Он изобразил из себя древнего седого старца в рубашке, обвешанного с головы и до ног старыми объявлениями и газетами за прошлый год, и печально, со старенькой поломанной дубинкой в руке бродил по нашей зале в ожидании нового года. Как только зашипели часы, чтобы начать бить полночь, в залу влетел «новый 1835 год», Нестор Васильевич Кукольник, одетый в новенький с иголочки светло-серенький фрак, с большим букетом свежих роз в петлице фрака. Влетел и прямо кинулся весело обдирать со старого 1834 года все отжившие свое время объявления и новости, а самого беззащитного старца схватил поперек сгорбленного туловища и без церемонии выкинул за дверь залы".

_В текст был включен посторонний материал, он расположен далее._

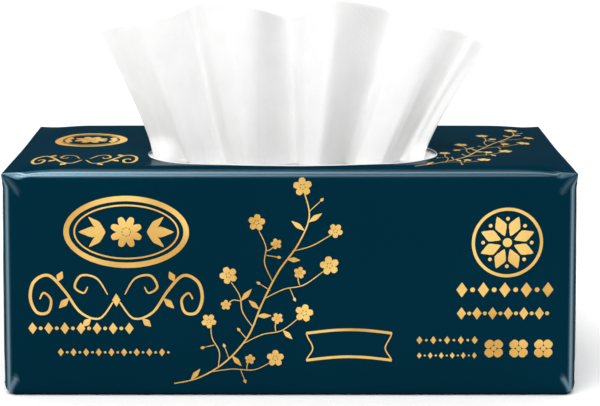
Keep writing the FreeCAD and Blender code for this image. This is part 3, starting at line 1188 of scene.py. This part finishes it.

Иногда целая компания наряжалась в костюмы, объединенные одним сюжетом. Ф. Булгарин вспоминал, как он нарядился "диким Американцем" ("трико коричневого цвета, пояс и головной убор из страусовых разноцветных перьев и плащ из настоящей тигровой шкуры; при этом были, разумеется, колчан со стрелами, лук, булава и несколько шнурков кораллов на шею"), а знакомые дамы нарядились креолками. В таком виде они собирались составить в маскараде "характеристическую" кадриль.

Если фантазии и желания сочинять маскарадный костюм не было, его легко можно было взять напрокат в любой из многочисленных театральных костюмерных. Сложнее было с нарядами, в которых надлежало являться на великосветские балы. На бюджет знатных, но не слишком богатых семей необходимость вывозить своих дам в свет ложилась подчас непосильным бременем. Нередко расходы на бальные наряды молодых родственниц брали на себя более богатые бабушки и тетушки.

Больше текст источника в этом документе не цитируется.